Because I was married and we didn't have any babies yet I had all the time in the world to dream a little and run a lot. Now the pool would become a new road to conquer. We lived off post but Fort Bragg had (at the time) a bunch of pools that needed someone to swim their long, lonely lanes. In those days all the boys were deployed and our little Bragg was a bit of a ghost town. So I asked my sister for a plan and she was quick to share and I was set to swim all the laps. I quickly learned, however, that because one has a pool and a plan doesn't mean that one can swim. It seemed to me that I could make my body go where it was supposed to, but I couldn't breathe. I couldn't figure it out: I had the energy, I had the stamina, but about a yard from the edge at every lap's end I felt nearly a panic of lungs that were full from inspiration and I couldn't find the space in the stroke to give toward the expiration of it all, everything that was built up.

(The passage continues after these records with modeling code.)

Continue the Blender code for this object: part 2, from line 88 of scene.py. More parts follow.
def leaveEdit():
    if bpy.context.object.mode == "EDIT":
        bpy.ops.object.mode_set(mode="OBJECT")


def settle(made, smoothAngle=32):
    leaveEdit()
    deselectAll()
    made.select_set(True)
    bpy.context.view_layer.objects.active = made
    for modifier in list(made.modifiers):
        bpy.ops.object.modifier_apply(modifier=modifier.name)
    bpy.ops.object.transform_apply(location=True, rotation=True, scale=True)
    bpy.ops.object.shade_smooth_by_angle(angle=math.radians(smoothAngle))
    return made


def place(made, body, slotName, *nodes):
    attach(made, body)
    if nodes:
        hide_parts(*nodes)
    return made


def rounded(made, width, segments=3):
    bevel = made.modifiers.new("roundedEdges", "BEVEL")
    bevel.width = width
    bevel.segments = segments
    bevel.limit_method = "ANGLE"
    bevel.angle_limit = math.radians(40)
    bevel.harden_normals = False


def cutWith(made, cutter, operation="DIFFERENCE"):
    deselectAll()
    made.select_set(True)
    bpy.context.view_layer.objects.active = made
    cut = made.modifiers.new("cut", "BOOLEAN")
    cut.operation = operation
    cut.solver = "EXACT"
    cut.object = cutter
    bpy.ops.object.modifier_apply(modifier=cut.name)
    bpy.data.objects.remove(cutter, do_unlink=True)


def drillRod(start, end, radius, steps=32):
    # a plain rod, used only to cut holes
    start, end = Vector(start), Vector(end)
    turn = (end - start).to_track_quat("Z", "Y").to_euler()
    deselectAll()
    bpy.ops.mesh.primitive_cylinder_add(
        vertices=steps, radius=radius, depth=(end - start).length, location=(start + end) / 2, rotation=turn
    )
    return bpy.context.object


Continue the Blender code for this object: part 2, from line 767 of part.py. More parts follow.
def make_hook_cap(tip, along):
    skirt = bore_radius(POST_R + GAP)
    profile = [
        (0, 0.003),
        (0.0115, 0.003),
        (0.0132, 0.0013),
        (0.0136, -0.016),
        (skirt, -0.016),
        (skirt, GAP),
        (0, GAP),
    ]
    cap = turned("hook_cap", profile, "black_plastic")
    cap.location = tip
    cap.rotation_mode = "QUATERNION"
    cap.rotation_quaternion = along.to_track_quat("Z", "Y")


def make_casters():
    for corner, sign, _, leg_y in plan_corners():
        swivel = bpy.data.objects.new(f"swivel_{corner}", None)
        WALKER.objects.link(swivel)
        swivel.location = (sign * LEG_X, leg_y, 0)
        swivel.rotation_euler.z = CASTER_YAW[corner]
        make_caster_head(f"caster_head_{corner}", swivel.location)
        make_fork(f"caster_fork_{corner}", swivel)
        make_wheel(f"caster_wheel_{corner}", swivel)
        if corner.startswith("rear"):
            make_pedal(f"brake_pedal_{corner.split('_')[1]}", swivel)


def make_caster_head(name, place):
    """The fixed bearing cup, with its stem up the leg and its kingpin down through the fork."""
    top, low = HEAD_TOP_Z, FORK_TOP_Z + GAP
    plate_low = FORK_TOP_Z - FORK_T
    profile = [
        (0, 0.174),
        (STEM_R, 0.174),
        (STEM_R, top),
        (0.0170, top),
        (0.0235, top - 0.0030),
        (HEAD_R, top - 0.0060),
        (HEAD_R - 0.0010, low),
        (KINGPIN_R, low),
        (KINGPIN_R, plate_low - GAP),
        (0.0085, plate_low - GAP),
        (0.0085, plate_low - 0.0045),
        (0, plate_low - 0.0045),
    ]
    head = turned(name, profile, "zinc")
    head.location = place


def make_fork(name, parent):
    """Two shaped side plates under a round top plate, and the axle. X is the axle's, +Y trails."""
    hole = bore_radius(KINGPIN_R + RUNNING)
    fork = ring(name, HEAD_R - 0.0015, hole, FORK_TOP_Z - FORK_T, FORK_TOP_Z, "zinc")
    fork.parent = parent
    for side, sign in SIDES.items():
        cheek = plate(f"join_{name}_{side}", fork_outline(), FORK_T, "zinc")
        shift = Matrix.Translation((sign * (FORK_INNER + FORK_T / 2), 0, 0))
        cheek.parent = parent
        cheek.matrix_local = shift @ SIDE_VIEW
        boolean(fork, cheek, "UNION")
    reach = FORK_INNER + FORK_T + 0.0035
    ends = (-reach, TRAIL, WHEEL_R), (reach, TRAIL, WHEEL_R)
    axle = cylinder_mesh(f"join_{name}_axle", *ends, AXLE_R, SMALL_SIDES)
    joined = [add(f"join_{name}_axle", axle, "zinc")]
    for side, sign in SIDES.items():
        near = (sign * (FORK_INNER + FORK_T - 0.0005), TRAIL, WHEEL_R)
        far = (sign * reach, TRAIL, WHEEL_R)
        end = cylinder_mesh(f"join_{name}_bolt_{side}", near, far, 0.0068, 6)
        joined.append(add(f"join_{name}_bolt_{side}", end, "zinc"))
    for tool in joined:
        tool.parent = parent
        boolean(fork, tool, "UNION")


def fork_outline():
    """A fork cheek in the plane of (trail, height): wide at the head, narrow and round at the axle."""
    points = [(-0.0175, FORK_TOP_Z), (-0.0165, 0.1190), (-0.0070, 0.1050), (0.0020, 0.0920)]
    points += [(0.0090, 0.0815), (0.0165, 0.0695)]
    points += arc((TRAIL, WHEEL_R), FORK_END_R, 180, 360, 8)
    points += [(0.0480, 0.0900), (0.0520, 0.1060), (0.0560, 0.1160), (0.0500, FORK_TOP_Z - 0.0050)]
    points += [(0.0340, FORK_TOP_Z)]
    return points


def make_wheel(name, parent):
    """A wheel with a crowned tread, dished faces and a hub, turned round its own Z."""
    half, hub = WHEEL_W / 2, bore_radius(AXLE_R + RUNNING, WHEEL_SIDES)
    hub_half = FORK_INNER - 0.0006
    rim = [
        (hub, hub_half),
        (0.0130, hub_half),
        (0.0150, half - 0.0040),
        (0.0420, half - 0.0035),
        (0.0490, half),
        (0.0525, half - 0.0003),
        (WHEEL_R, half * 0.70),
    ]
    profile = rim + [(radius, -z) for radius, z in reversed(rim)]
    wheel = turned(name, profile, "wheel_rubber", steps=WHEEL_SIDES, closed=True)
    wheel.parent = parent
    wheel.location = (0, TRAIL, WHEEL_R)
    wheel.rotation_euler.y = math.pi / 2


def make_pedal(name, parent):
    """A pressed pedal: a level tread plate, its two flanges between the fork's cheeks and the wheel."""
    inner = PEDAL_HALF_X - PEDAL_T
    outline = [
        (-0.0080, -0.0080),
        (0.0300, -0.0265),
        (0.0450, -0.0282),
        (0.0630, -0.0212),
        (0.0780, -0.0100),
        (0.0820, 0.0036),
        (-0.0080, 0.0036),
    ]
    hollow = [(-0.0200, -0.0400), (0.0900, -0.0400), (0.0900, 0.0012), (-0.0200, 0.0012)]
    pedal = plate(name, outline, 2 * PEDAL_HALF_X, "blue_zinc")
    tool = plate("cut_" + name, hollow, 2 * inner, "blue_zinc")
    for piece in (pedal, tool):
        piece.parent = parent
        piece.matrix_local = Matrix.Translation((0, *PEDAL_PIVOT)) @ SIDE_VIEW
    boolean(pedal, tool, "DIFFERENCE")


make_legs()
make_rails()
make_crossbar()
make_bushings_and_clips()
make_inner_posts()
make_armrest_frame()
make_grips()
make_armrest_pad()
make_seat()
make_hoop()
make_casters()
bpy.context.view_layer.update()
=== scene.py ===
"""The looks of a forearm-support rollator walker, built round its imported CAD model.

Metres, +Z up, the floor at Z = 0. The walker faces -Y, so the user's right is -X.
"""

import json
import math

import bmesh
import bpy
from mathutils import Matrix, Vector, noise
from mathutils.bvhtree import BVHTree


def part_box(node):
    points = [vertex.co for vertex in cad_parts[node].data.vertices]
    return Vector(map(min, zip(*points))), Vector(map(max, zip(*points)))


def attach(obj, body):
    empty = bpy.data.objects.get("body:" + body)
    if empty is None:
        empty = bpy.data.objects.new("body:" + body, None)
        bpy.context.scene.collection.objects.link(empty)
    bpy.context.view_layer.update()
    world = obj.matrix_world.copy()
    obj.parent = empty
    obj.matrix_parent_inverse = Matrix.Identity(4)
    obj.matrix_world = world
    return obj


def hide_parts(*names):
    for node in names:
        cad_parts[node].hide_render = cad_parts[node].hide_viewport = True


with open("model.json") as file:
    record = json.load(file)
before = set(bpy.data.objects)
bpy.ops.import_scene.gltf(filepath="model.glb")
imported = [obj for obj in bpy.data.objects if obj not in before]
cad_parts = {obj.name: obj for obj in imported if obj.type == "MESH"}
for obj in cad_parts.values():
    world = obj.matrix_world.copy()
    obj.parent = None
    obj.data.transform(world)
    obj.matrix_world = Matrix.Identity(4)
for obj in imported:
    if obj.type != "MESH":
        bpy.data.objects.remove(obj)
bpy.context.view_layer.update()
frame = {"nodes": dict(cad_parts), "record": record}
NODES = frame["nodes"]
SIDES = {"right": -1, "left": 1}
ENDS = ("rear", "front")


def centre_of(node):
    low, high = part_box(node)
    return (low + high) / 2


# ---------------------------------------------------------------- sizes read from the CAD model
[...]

This is how I feel about writing. My head and heart fill nearly at the regular with words, especially in the shower where I feel trapped to try and hold the words in my mind's eye until I can get them down, but then I sit in front of a screen or a notebook and the words are stuck. It's like that breath I don't know what to do with in the pool; the words swim around madly and I panic.

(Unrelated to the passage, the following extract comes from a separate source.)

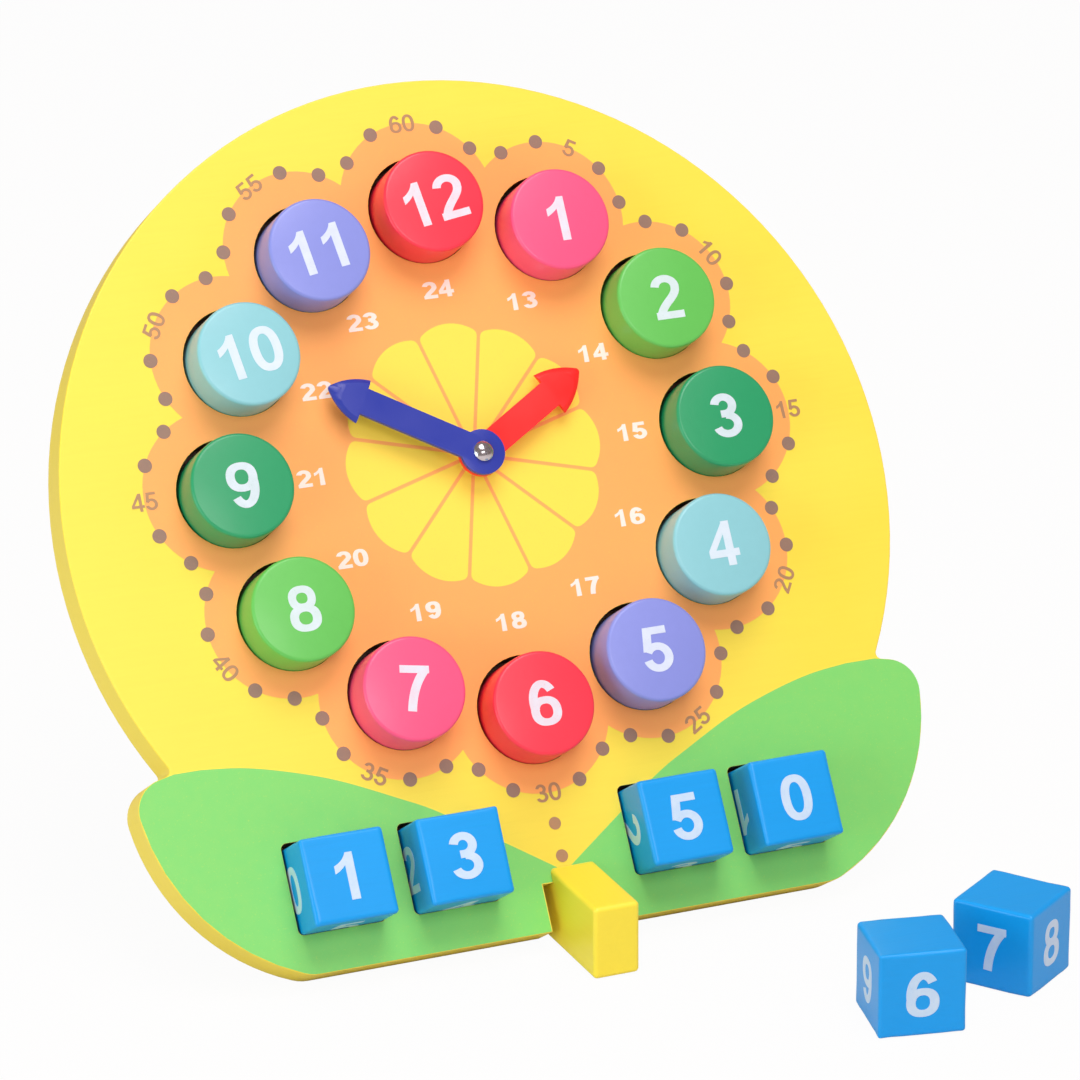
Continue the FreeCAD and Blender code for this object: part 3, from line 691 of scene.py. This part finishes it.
layer = {"sunk": -0.05, "flower": 0.05, "leaf": 0.05, "daisy": 0.09, "ink": 0.12}
discRing = {"radius": 85.9, "hole": 18.46}
flower = {"petals": 12, "centre": 88.0, "radius": 27.3, "steps": 26}
daisy = {"petals": 12, "tip": 45.2, "arcRadius": 15.4, "arcSteps": 14, "halfGap": 0.6,
         "cornerRound": 1.6, "cornerSteps": 4}
dots = {"Hours": 12, "Outer Ring": 113.2, "Inner Ring": 106.3, "Dot Radius": 2.4, "Dot Sides": 28}
colon = {"radius": 2.1, "places": (-125.6, -136.5), "steps": 28}
inked = {"low": layer["sunk"], "high": layer["ink"]}
minuteNumbers = dict(inked, radius=115.2, height=6.0, weight="thin", widen=1.0)
dayNumbers = dict(inked, radius=57.2, height=5.8, weight="bold", widen=1.28)


def clockPoint(radius, degrees, drop=0.0):
    angle = math.radians(degrees)
    return (radius * math.sin(angle), radius * math.cos(angle) - drop)


def inside(spot, loops):
    # even-odd test of a point against closed outlines
    odd = False
    for loop in loops:
        for (ax, ay), (bx, by) in zip(loop, loop[1:] + loop[:1]):
            if (ay > spot.y) != (by > spot.y) and spot.x < ax + (spot.y - ay) * (bx - ax) / (by - ay):
                odd = not odd
    return odd


def flatShape(loops, low, high):
    # a closed slab from an outline and the holes in it
    points = [Vector(point) for loop in loops for point in loop]
    ends, start = [], 0
    for loop in loops:
        count = len(loop)
        ends += [(start + i, start + (i + 1) % count) for i in range(count)]
        start += count
    spots, _, triangles, *_ = delaunay_2d_cdt(points, ends, [], 0, outlineWeld)
    build = bmesh.new()
    lower, upper = addLoops(build, (spots, low), (spots, high))
    walls = {}
    for triangle in triangles:
        middle = sum((spots[i] for i in triangle), Vector((0, 0))) / 3
        if not inside(middle, loops[:1]) or inside(middle, loops[1:]):
            continue
        build.faces.new([upper[i] for i in triangle])
        build.faces.new([lower[i] for i in reversed(triangle)])
        for edge in zip(triangle, triangle[1:] + triangle[:1]):
            if edge[::-1] in walls:
                del walls[edge[::-1]]
            else:
                walls[edge] = True
    for i, j in walls:
        build.faces.new((lower[i], lower[j], upper[j], upper[i]))
    loose = [vert for vert in build.verts if not vert.link_faces]
    bmesh.ops.delete(build, geom=loose, context="VERTS")
    return meshFrom(build, "flatShape")


def flowerMesh():
    # twelve round petals centred on the hours, with the disc holes cut through
    step = 360 / flower["petals"]
    meeting = math.acos(flower["centre"] * math.sin(math.radians(step / 2)) / flower["radius"])
    spread = 90 + step / 2 - math.degrees(meeting)
    outline = []
    for petal in range(flower["petals"]):
        cx, cy = clockPoint(flower["centre"], petal * step)
        for i in range(flower["steps"]):
            bearing = petal * step - spread + 2 * spread * i / flower["steps"]
            dx, dy = clockPoint(flower["radius"], bearing)
            outline.append((cx + dx, cy + dy))
    holes = [circle(*clockPoint(discRing["radius"], hour * hourStep, drilledDrop), discRing["hole"])
             for hour in range(12)]
    return flatShape([outline] + holes, layer["sunk"], layer["flower"])


def daisyPetal():
    # one petal pointing up: two straight sides and a round end
    half = math.pi / daisy["petals"]
    radius = daisy["arcRadius"]
    along = Vector((math.sin(half), math.cos(half)))
    inward = Vector((-math.cos(half), math.sin(half))) * daisy["halfGap"]
    centre = Vector((0, daisy["tip"] - radius))
    corner = inward + along * reachAlong(inward - centre, along, radius)
    bearing = math.atan2(corner.x - centre.x, corner.y - centre.y)
    cut = daisy["cornerRound"] / radius
    top = []
    for i in range(daisy["arcSteps"] + 1):
        angle = (bearing - cut) * (1 - 2 * i / daisy["arcSteps"])
        top.append((radius * math.sin(angle), centre.y + radius * math.cos(angle)))
    side = corner - along * daisy["cornerRound"]
    right = []
    for i in range(daisy["cornerSteps"]):
        t = i / daisy["cornerSteps"]
        right.append(tuple(side * (1 - t) ** 2 + corner * 2 * t * (1 - t) + Vector(top[0]) * t ** 2))
    left = [(-x, y) for x, y in right[::-1]]
    apex = (0, daisy["halfGap"] / math.sin(half))
    return flatShape([[apex] + right + top + left], layer["sunk"], layer["daisy"])


leaf = {"middle": 0.8, "arcX": 68.95, "arcDrop": 94.2, "arcRadius": 70.5, "bottom": -160.5,
        "tipRound": 11.0, "footRound": 14.0, "neckX": 125.05, "neckDrop": 89.0, "topFall": 12.0,
        "margin": 0.2, "notchMiddle": 1.1, "notchHalf": 9.9, "notchTop": -144.7, "notchMargin": 0.3,
        "squareDrop": 132.2, "squares": (39.0, 79.0), "squareHalf": 15.16, "squareRound": 2.0,
        "middleGap": 0.35, "middleDrop": 3.2, "curveSteps": 8,
        "topCurve": [(5.0, -138.3), (20.0, -128.1), (39.0, -115.3), (52.0, -108.5), (70.0, -100.0),
                     (86.0, -94.5), (101.0, -90.8), (115.0, -89.2)]}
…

It seems, like swimming, there's a need for conditioning differently than what I knew in running. In all my years of running, my body knows exactly what to do; I know my breaths based on my footfall, I know the muscles that fire for the hills and how to align my arms for efficiency. I've run at night on lonely streets, before dawn on long highways in the countryside, through city streets, in the deep snow, rain, and on long, hot afternoons. I know what do with my lungs to get the air in deep and then how to use that air to really breathe while I run. I suppose this is how I am with talking. I know how to access my emotions to find the words to share a story; I know how to quiet my heart to listen and feel what others are sharing. Talking about the hard is never as hard for me as it was to live the hard; I've learned how to find what I feel deep and use that to make words come together in connecting with others. Writing, however, finds me full of the words but unable to know what to do with them.

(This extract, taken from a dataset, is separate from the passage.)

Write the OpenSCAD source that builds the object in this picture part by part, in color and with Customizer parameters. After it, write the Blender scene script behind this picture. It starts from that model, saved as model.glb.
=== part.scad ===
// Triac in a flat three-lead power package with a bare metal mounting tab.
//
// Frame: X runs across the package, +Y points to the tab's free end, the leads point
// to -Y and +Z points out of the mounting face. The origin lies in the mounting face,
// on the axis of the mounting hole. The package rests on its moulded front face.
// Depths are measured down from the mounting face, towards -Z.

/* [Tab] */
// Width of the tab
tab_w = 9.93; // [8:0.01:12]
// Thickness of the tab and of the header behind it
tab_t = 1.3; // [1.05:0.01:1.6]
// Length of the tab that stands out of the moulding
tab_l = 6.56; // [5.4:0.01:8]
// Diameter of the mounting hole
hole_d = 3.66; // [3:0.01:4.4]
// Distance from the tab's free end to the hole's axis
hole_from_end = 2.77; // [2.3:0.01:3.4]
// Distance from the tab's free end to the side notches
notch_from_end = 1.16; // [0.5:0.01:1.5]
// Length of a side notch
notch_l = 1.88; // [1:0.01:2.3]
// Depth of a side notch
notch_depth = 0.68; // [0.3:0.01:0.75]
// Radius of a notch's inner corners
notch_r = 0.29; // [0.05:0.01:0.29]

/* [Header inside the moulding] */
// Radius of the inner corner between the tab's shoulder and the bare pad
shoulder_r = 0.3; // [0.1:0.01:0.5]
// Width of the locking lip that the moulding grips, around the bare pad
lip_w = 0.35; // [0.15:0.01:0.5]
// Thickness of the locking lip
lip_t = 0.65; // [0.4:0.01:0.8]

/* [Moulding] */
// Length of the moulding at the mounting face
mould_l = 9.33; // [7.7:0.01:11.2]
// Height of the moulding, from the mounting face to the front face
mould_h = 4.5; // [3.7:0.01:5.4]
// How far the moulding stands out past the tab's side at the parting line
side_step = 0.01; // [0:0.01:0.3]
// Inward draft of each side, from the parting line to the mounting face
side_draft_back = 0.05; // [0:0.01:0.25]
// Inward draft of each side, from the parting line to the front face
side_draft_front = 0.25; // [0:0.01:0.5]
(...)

And so I'm here to condition that weakness to turn it into to a strength. I have never yet completed a triathlon (notice the yet, I'm not willing to concede a defeat here. I still want that t-shirt.), but I have gotten better at swimming. I now know there's a bit of a difference in the way runners and swimmers utilize their breath. In the same way I wanted to swim, I want to write. Well, I don't really want a t-shirt for writing, although if they had my size I'd probably wear one. But I want to take what I've been given and see what the Lord can do with it; I've been given broken, a good gift from a good God meant to lead me to Him, over and over. I suspect that we've all been given broken in one form or another and sometimes it's like my breath in the pool: we don't know what to do with it and it ends up making us feel like we're meant to drown. But I think we can explore the hard, broken things, and find out they're meant to lead us to inexhaustible hope and inexpressible joy. I pray you might join me.